Starmer has avoided being drawn into culture wars over flags, statues, race and gender because he knows that the Conservatives have everything to gain and Labour can only lose from such battles. But Blair argues that keeping your head down is not a strategy and that Starmer must reclaim the progressive standard from radical activists.

“People do not like their country, their flag or their history being disrespected. The left always gets confused by this sentiment and assume this means people support everything their country has done or think all their history is sacrosanct. They don’t. But they query imposing the thinking of today on the practices of yesterday; they’re suspicious that behind the agenda of many of the culture warriors on the left lies an ideology they find alien and extreme and they’re instinctively brilliant at distinguishing between the sentiment and the movement,” he writes.
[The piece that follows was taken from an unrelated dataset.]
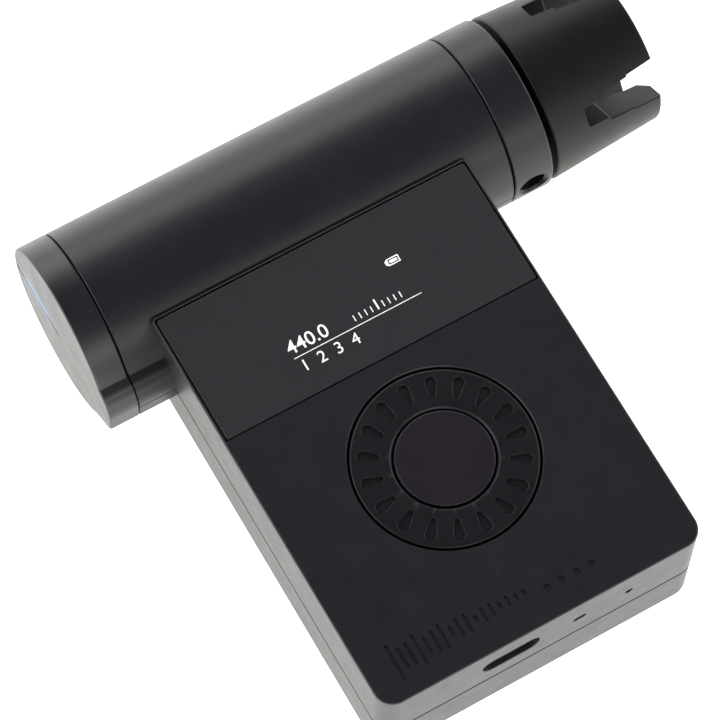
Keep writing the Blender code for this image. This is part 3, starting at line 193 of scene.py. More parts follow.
def rounded(low, high, low_radius, high_radius, steps=10):
    """A rectangle whose two lower corners and two upper corners have their own radii."""
    quarter = math.pi / 2
    corners = (
        (high[0] - low_radius, low[1] + low_radius, low_radius, 3),
        (high[0] - high_radius, high[1] - high_radius, high_radius, 0),
        (low[0] + high_radius, high[1] - high_radius, high_radius, 1),
        (low[0] + low_radius, low[1] + low_radius, low_radius, 2),
    )
    points = []
    for x, y, radius, turn in corners:
        points += arc((x, y), radius, turn * quarter, (turn + 1) * quarter, steps)
    return points


def stadium(middle, width, height, steps=12):
    radius = height / 2
    reach = width / 2 - radius
    half = math.pi / 2
    right = arc((middle[0] + reach, middle[1]), radius, -half, half, steps)
    left = arc((middle[0] - reach, middle[1]), radius, half, 3 * half, steps)
    return right + left


def soften(points, radius, steps=5):
    """Replace each corner of a closed outline with a short curve that starts and ends radius away."""
    result = []
    count = len(points)
    for i, point in enumerate(points):
        here = Vector(point)
        before = Vector(points[i - 1]) - here
        after = Vector(points[(i + 1) % count]) - here
        reach = min(radius, before.length * 0.45, after.length * 0.45)
        start = here + before.normalized() * reach
        end = here + after.normalized() * reach
        for k in range(steps + 1):
            t = k / steps
            result.append(tuple(start * (1 - t) ** 2 + here * (2 * t * (1 - t)) + end * t ** 2))
    return result


def quarter_round(radius, steps):
    """Pairs of (how far in from the side, how far down from the top) round an edge, top first."""
    pairs = []
    for k in range(steps + 1):
        angle = math.pi / 2 * k / steps
        pairs.append((radius * (1 - math.sin(angle)), radius * (1 - math.cos(angle))))
    return pairs


# ------------------------------------------------------------------ solids
AXES = {
    "X": Matrix(((0, 0, 1), (1, 0, 0), (0, 1, 0))),
    "Y": Matrix(((1, 0, 0), (0, 0, 1), (0, 1, 0))),
    "Z": Matrix.Identity(3),
}


def solid(name, vertices, faces):
    mesh = bpy.data.meshes.new(name)
    work = bmesh.new()
    made = [work.verts.new(point) for point in vertices]
    for face in faces:
        work.faces.new([made[i] for i in face])
    bmesh.ops.recalc_face_normals(work, faces=work.faces)
    work.to_mesh(mesh)
    work.free()
    piece = bpy.data.objects.new(name, mesh)
    bpy.context.scene.collection.objects.link(piece)
    return piece


def loft(name, axis, sections):
    """Skin over outlines of equal count, each (distance along the axis, outline across it)."""
    turn = AXES[axis]
    count = len(sections[0][1])
    vertices = [turn @ Vector((a, b, height)) for height, outline in sections for a, b in outline]
    faces = [list(range(count)), list(range((len(sections) - 1) * count, len(sections) * count))]
    for level in range(len(sections) - 1):
        start = level * count
        for i in range(count):
            j = (i + 1) % count
            faces.append([start + i, start + j, start + count + j, start + count + i])
    return solid(name, vertices, faces)


def prism(name, axis, low, high, outline):
    return loft(name, axis, [(low, outline), (high, outline)])


def block(name, low, high):
    outline = [(low[0], low[1]), (high[0], low[1]), (high[0], high[1]), (low[0], high[1])]
    return prism(name, "Z", low[2], high[2], outline)


def turned(name, axis, middle, profile, sides=ROUND_SIDES):
    """Turn a closed profile of (distance along the axis, radius) points about the axis."""
    turn = AXES[axis]
    vertices = []
    rings = []
    for along, radius in profile:
        start = len(vertices)
        points = [middle] if radius < 1e-9 else circle(radius, sides, middle)
        vertices += [turn @ Vector((a, b, along)) for a, b in points]
        rings.append([start + i for i in range(len(points))])
    faces = []
    for here, after in zip(rings, rings[1:] + rings[:1]):
        for i in range(sides):
            j = (i + 1) % sides
            corners = [here[i % len(here)], here[j % len(here)], after[j % len(after)], after[i % len(after)]]
            corners = list(dict.fromkeys(corners))
            if len(corners) > 2:
                faces.append(corners)
    return solid(name, vertices, faces)


def disc(name, axis, middle, low, high, radius, sides=ROUND_SIDES):
    return prism(name, axis, low, high, circle(radius, sides, middle))


def join(name, pieces):
    """One mesh from several that don't touch, so that one Boolean cuts with all of them."""
    work = bmesh.new()
    for piece in pieces:
        work.from_mesh(piece.data)
        bpy.data.objects.remove(piece)
    mesh = bpy.data.meshes.new(name)
    work.to_mesh(mesh)
    work.free()
    whole = bpy.data.objects.new(name, mesh)
    bpy.context.scene.collection.objects.link(whole)
    return whole


def bake(piece):
    """Apply a piece's modifiers."""
    bpy.context.view_layer.update()
    whole = piece.evaluated_get(bpy.context.evaluated_depsgraph_get())
    mesh = bpy.data.meshes.new_from_object(whole)
    piece.modifiers.clear()
    piece.data = mesh
    return piece


def combine(piece, tool, operation):
    modifier = piece.modifiers.new(operation, "BOOLEAN")
    modifier.operation = operation
    modifier.object = tool
    bake(piece)
    bpy.data.objects.remove(tool)


def cut(piece, *tools):
    for tool in tools:
        combine(piece, tool, "DIFFERENCE")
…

“They will support strongly campaigns against racism; but they recoil from some of the language and actions of the fringes of the Black Lives Matter movement. You could go through the entire litany of modern causes and find the same – from Extinction Rebellion to trans rights to Reclaim the Streets – in the same way.”

Continental decline

Blair cites the decline of the French Socialists and German Social Democrats as warnings for Labour but he glosses over the Democrats in the United States, who must also assemble a broad coalition to succeed under a first-past-the-post system.

Blair dismisses Joe Biden’s victory last November as a fluke driven by Donald Trump’s eccentricity as a candidate and Biden’s “self-evident reasonableness and moderation”.

Biden's winning coalition included Black Lives Matter, trans rights activists, trade unionists, socially conservative African-Americans, democratic socialist supporters of Bernie Sanders, metropolitan liberals and traditional white working class voters. He worked with Sanders on the political programme that has formed the basis of his bold governing agenda and he has embraced racial justice and trans rights.

If Starmer is looking for a direction in which to take his party, he might be better advised to go bold like Biden rather than going backwards with Blair.